Bunsen is a lunar impact crater that lies near the northwestern limb of the Moon. It is located to the west of the Oceanus Procellarum and the crater von Braun. To the southeast is the crater Lavoisier, and to the northeast lies Gerard. Northwest of Bunsen, on the far side of the Moon, is McLaughlin. Due to its position this crater appears foreshortened when viewed from the Earth, and its visibility is affected by libration.

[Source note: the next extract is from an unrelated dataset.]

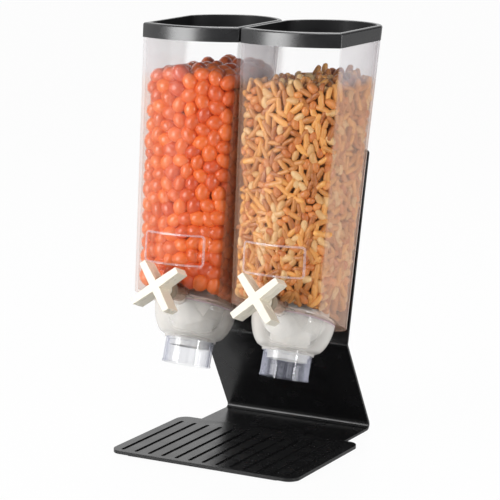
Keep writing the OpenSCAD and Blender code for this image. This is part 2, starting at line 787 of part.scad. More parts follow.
module front_bush() color("#d9d5cb")
    difference() {
        union() {
            on_axle(tube_start + CUT)
                cylinder(h = tube_end - tube_start, r = tube_bore_r - axle_gap);
            on_axle(tube_end) cylinder(h = collar_l, r = collar_r - collar_groove);
            for (i = [0:collar_rings - 1])
                on_axle(tube_end + i * collar_l / (collar_rings - 0.5))
                    cylinder(h = collar_l / (2 * collar_rings - 1), r = collar_r);
        }
        on_axle(tube_start) cylinder(h = collar_end - tube_start + CUT, r = axle_r + axle_gap);
    }

module rear_bush() color("#d9d5cb")
    difference() {
        union() {
            on_axle(boss_back) cylinder(h = boss_l + chute_t, r = bush_r - axle_gap);
            on_axle(bush_back) cylinder(h = bush_flange_t, r = bush_r + bush_flange_w);
        }
        on_axle(bush_back - CUT)
            cylinder(h = boss_l + chute_t + bush_flange_t + 2 * CUT, r = axle_r + axle_gap);
    }

// Block that leaves a flat on a rod of radius r along the axle
module flat_block(from, to, r)
    on_axle(from) translate([-r, r - flat_d, 0]) cube([2 * r, 2 * r, to - from]);

module axle() color("#c2c2c4")
    difference() {
        on_axle(axle_back) cylinder(h = axle_front - axle_back, r = axle_r);
        flat_block(knob_back, axle_front + CUT, axle_r);
        flat_block(axle_back - CUT, wheel_w / 2, axle_r);
        on_axle(clip_back) ring(clip_t, axle_r + CUT, axle_r - clip_groove);
    }

module axle_clip() color("#9b9ca0")
    on_axle(clip_back) difference() {
        cylinder(h = clip_t, r = clip_r);
        translate([0, 0, -CUT])
            cylinder(h = clip_t + 2 * CUT, r = axle_r - clip_groove + axle_gap);
        translate([-axle_r / 2, 0, -CUT]) cube([axle_r, clip_r + CUT, clip_t + 2 * CUT]);
    }

// Hole for a rod with a flat
module keyed_bore(from, to)
    difference() {
        on_axle(from) cylinder(h = to - from, r = axle_r + axle_gap);
        flat_block(from, to, axle_r + axle_gap);
    }

module vane_plan(grow = 0)
    for (i = [0:vanes - 1])
        rotate(i * 360 / vanes)
            translate([hub_r - vane_root - grow, -vane_t / 2 - grow])
                square([wheel_r - hub_r + vane_root + 2 * grow, vane_t + 2 * grow]);

module wheel_hub(turn) color("#e9e7e1")
    difference() {
        on_axle(-wheel_w / 2) cylinder(h = wheel_w, r = hub_r);
        on_axle(-wheel_w / 2 - CUT) linear_extrude(wheel_w + 2 * CUT)
            rotate(turn) vane_plan(fit_gap / 2);
        keyed_bore(-wheel_w / 2 - CUT, wheel_w / 2 + CUT);
    }

module wheel_vanes(turn) color("#f4f3ee")
    on_axle(-wheel_w / 2) linear_extrude(wheel_w)
        intersection() {
            rotate(turn) vane_plan();
            circle(r = wheel_r, $fn = FINE);
        }

module knob_arm()
    polygon([
        [0, -arm_root_w / 2],
        [knob_arm_l, -arm_tip_w / 2],
        [knob_arm_l, arm_tip_w / 2],
        [0, arm_root_w / 2]
    ]);

module knob(turn) color("#f6f4ea")
    difference() {
        union() {
            on_axle(knob_back) cylinder(h = knob_hub_l + CUT, r = knob_hub_r);
            on_axle(arms_back) linear_extrude(knob_t)
                for (i = [0:3]) rotate(turn + 90 * i) knob_arm();
        }
        keyed_bore(knob_back - CUT, axle_front + fit_gap);
    }

// ---- What a node draws ----

module stand_piece(name) {
    if (name == "stand_plate") stand_plate();
    if (name == "rubber_feet") rubber_feet();
    if (name == "catch_tray") catch_tray();
    if (name == "left_hanger") on_side(-1) hanger();
    if (name == "right_hanger") on_side(1) hanger();
    if (name == "hanger_screws") hanger_screws();
    if (name == "hanger_nuts") hanger_nuts();
    if (name == "bumpers") bumpers();
}

module side_piece(name, turn) {
    if (name == "hopper") hopper();
    if (name == "label_frame") label_frame();
    if (name == "hook") hook();
    if (name == "lid") lid();
    if (name == "lid_gasket") lid_gasket();
    if (name == "bowl") bowl();
    if (name == "bowl_gasket") bowl_gasket();
    if (name == "chute") chute();
    if (name == "spout") spout();
    if (name == "spout_nut") spout_nut();
    if (name == "front_bush") front_bush();
    if (name == "rear_bush") rear_bush();
    if (name == "axle") axle();
    if (name == "axle_clip") axle_clip();
    if (name == "wheel_hub") wheel_hub(turn);
    if (name == "wheel_vanes") wheel_vanes(turn);
    if (name == "knob") knob(turn);
}

for (name = NODES)
    stand_piece(name);
for (piece = SIDE_PIECES) {
    on_side(-1) side_piece(piece, left_turn);
    on_side(1) side_piece(piece, right_turn);
}
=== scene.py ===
import json
import math

import bmesh
import bpy
import numpy as np
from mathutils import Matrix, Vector


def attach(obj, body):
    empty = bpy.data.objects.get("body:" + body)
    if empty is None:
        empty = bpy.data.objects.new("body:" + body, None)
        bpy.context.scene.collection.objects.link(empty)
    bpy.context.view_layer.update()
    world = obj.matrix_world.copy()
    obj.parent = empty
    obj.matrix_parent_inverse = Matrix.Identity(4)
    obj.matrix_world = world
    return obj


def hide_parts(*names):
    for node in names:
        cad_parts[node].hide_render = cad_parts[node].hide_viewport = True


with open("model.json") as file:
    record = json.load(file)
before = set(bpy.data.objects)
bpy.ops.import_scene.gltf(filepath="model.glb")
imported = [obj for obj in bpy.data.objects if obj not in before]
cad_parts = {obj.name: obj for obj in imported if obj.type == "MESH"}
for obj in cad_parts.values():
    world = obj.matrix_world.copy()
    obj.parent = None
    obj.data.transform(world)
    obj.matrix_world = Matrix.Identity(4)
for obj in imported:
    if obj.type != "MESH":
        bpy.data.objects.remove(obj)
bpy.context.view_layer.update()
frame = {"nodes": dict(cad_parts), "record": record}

bl_info = {
    "name": "Gravity food dispenser",
    "version": (1, 0, 0),
    "blender": (4, 5, 0),
    "location": "3D View > Sidebar > Dispenser",
    "description": "Finishes, food and stage for a twin gravity dispenser on a bent steel stand",
    "category": "Object",
}

MM = 0.001
SIDES = {"left": -1, "right": 1}
SLOTS = {p["node"]: p["material_slot"] for p in frame["record"]["subparts"]}
BODY_OF = {n: b for b, nodes in frame["record"]["behaviour"]["bodies"].items() for n in nodes}

# The hopper's outline in plan, in millimetres at the height of the lid's top, and its leans
LID_TOP = 505.0
HOPPER_X = 66.5
MOUTH_HALF_W = 65.0
MOUTH_FRONT_Y = -24.14
MOUTH_SIDE_Y = 75.06
MOUTH_BACK_D = 43.8
FRONT_BULGE = 15.0
SIDE_DRAFT = math.radians(1.27)
FRONT_LEAN = math.radians(6.8)
SIDE_LEAN = math.radians(11.28)
BACK_DRAFT = math.radians(0.86)
BACK_POWER = 1.75
WALL = 2.6

# The lid's heights, in millimetres: the top of its groove, and the floor of its dish
GROOVE_TOP_Z = 502.6
DISH_FLOOR_Z = 490.4

# The valve's axle, the floor round the outlet, the trough and the bearing, in millimetres
AXLE_AT = np.array([0.0, -13.034, 173.8])
AXLE_ALONG = np.array([0.0, -0.939693, 0.34202])
FLOOR_SLOPE = math.radians(25)
FLOOR_TOP_Z = 168.4
FLANGE_TOP = 5.4
TROUGH_R = 33.5
TROUGH_FROM = -34.0
TROUGH_TO = 29.0
BEARING_R = 12.5

# Noise in the finishes, in cells to a metre
MOTTLE_SCALE = 38
# Blotches in the painted light of the food, scattered in the hoppers' hazy walls
FOOD_LIGHT_BLOTCH_SCALE = 60
WAVE_SCALE = 22

# Carried-over meshes: the distance in metres within which corners merge, the turns between
# faces that count as flat, rounded as an edge or shaded as sharp, and the steps of a wide
# rounding
WELD = 2e-6
FLAT_WITHIN = math.radians(0.4)
SHARP_FROM = math.radians(35)
SMOOTH_BELOW = math.radians(38)
WIDE_STEPS = 4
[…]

This crater has become considerably worn and eroded by subsequent impacts, leaving a formation that has been described as disintegrated. The most intact portion of the rim is along the northeastern side. There is a smaller, crater-like formation intruding into the southeastern rim. Within the crater, the floor is pitted by tiny impacts, and has a fracture system of criss-crossing clefts near the northern and southern rims. There is a low ridge near the southwest corner of the interior.

This crater is named after German chemist Robert W. Bunsen (1811–1899). His name was introduced into lunar nomenclature by David W. G. Arthur and Ewen Whitaker with the Rectified Lunar Atlas (1963). Its designation was formally adopted by the IAU in 1964.

==Satellite craters==
By convention these features are identified on lunar maps by placing the letter on the side of the crater midpoint that is closest to Bunsen.

| Bunsen | Latitude | Longitude | Diameter |
|---|---|---|---|
| A | 43.2° N | 88.9° W | 39 km |
| B | 44.2° N | 88.2° W | 20 km |
| C | 44.2° N | 90.0° W | 18 km |
| D | 40.9° N | 86.9° W | 14 km |

An unnamed crater underlying Bunsen A, B, and C was called Crater 109.